REQUIREMENT: In exact form, please repeat the records from their opening line down to the line with "cut(body, hole, 40)", including that line.

◆ ◆ ◆

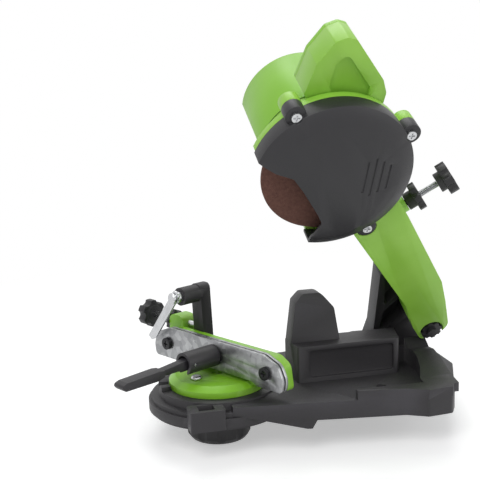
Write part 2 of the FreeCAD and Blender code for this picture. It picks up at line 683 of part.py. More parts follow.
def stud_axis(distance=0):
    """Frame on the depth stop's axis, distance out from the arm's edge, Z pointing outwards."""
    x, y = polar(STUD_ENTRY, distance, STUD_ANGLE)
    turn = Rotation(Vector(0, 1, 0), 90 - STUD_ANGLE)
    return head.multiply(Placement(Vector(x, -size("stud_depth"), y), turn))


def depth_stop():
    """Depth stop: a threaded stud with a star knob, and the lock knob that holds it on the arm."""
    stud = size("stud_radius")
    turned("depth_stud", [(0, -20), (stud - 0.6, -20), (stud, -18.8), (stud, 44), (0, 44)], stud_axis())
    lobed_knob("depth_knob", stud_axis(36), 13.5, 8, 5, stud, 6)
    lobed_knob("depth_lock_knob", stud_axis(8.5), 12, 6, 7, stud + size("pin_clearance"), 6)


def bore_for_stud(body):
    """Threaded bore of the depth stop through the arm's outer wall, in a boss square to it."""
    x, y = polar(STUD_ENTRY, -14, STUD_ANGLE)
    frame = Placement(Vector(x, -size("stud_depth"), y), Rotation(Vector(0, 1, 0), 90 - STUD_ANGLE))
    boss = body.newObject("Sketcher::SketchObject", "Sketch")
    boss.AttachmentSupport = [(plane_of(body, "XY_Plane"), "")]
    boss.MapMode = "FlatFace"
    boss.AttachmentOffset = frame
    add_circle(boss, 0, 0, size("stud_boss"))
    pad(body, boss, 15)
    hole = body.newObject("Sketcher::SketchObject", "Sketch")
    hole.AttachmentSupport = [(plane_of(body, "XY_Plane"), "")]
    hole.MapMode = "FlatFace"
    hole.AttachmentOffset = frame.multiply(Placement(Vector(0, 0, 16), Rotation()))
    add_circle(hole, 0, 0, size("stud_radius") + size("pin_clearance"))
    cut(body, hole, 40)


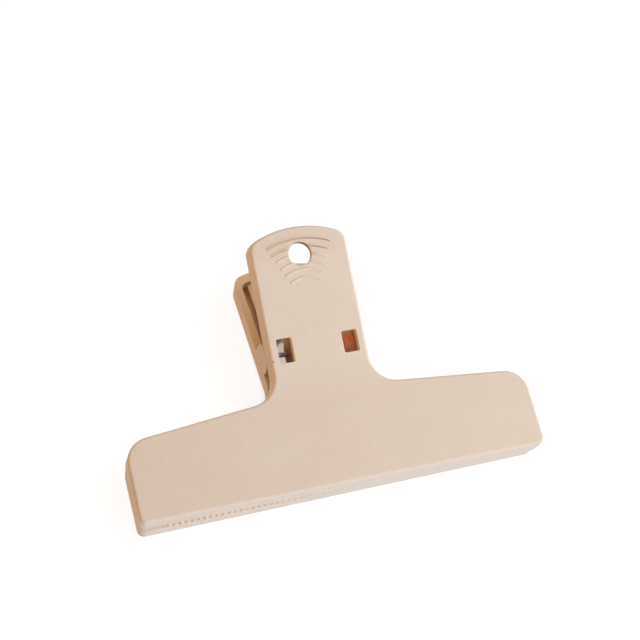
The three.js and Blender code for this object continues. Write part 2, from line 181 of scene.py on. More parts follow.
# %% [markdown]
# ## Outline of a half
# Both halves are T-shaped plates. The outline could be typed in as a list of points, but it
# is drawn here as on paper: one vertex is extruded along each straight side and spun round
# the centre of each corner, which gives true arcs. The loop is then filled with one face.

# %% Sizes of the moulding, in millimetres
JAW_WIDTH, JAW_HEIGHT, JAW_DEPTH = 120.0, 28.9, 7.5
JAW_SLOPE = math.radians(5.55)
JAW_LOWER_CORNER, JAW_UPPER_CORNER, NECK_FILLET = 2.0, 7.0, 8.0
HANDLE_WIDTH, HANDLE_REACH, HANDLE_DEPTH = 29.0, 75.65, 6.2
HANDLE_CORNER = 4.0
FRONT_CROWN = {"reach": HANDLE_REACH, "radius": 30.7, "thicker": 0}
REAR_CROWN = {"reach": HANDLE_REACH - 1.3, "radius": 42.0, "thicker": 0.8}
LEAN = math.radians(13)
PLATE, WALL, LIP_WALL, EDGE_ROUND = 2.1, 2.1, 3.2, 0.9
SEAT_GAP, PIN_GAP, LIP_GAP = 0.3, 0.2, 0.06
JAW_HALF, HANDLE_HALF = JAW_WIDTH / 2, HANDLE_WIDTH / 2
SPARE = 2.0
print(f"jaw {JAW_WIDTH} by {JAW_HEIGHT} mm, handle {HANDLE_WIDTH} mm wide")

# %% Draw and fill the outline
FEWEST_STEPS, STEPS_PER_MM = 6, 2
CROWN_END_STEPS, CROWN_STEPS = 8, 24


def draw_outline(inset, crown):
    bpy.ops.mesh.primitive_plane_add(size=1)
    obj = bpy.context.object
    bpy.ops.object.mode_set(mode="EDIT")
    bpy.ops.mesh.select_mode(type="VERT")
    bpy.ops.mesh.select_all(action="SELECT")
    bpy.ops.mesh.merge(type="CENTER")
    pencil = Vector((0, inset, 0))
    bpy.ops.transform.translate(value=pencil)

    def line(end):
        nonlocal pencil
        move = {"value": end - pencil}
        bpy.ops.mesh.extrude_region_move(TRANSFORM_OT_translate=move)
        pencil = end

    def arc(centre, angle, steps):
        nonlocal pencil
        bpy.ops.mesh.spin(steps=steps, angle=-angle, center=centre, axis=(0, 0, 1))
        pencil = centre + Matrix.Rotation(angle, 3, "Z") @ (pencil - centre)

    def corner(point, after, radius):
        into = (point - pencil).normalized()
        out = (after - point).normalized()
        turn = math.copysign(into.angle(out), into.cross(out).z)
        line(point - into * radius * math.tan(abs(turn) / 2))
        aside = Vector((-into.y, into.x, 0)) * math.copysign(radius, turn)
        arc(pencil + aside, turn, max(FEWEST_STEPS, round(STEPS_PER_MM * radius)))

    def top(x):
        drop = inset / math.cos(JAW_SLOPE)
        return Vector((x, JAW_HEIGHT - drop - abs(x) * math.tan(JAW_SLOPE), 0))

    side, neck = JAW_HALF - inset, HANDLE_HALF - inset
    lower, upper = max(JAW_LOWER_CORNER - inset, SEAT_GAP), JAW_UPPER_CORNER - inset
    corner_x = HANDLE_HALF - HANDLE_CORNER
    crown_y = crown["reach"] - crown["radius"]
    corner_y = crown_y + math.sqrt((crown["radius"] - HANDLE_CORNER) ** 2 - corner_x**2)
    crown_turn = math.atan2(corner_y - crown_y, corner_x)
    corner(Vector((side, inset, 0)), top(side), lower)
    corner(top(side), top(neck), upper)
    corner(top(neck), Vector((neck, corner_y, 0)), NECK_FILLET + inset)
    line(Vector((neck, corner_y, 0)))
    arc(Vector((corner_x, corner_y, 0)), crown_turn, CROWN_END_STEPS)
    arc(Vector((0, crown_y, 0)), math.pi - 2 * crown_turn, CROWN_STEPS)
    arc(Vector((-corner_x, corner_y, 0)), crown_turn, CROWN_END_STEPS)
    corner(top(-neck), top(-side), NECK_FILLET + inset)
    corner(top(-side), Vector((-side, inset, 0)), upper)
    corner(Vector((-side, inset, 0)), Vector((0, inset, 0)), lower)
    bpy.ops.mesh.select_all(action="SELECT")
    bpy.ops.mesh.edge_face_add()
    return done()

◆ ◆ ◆

EXPECTED ANSWER:
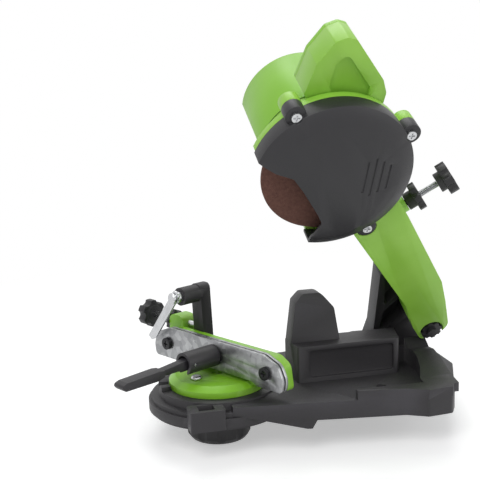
Write part 2 of the FreeCAD and Blender code for this picture. It picks up at line 683 of part.py. More parts follow.
def stud_axis(distance=0):
    """Frame on the depth stop's axis, distance out from the arm's edge, Z pointing outwards."""
    x, y = polar(STUD_ENTRY, distance, STUD_ANGLE)
    turn = Rotation(Vector(0, 1, 0), 90 - STUD_ANGLE)
    return head.multiply(Placement(Vector(x, -size("stud_depth"), y), turn))


def depth_stop():
    """Depth stop: a threaded stud with a star knob, and the lock knob that holds it on the arm."""
    stud = size("stud_radius")
    turned("depth_stud", [(0, -20), (stud - 0.6, -20), (stud, -18.8), (stud, 44), (0, 44)], stud_axis())
    lobed_knob("depth_knob", stud_axis(36), 13.5, 8, 5, stud, 6)
    lobed_knob("depth_lock_knob", stud_axis(8.5), 12, 6, 7, stud + size("pin_clearance"), 6)


def bore_for_stud(body):
    """Threaded bore of the depth stop through the arm's outer wall, in a boss square to it."""
    x, y = polar(STUD_ENTRY, -14, STUD_ANGLE)
    frame = Placement(Vector(x, -size("stud_depth"), y), Rotation(Vector(0, 1, 0), 90 - STUD_ANGLE))
    boss = body.newObject("Sketcher::SketchObject", "Sketch")
    boss.AttachmentSupport = [(plane_of(body, "XY_Plane"), "")]
    boss.MapMode = "FlatFace"
    boss.AttachmentOffset = frame
    add_circle(boss, 0, 0, size("stud_boss"))
    pad(body, boss, 15)
    hole = body.newObject("Sketcher::SketchObject", "Sketch")
    hole.AttachmentSupport = [(plane_of(body, "XY_Plane"), "")]
    hole.MapMode = "FlatFace"
    hole.AttachmentOffset = frame.multiply(Placement(Vector(0, 0, 16), Rotation()))
    add_circle(hole, 0, 0, size("stud_radius") + size("pin_clearance"))
    cut(body, hole, 40)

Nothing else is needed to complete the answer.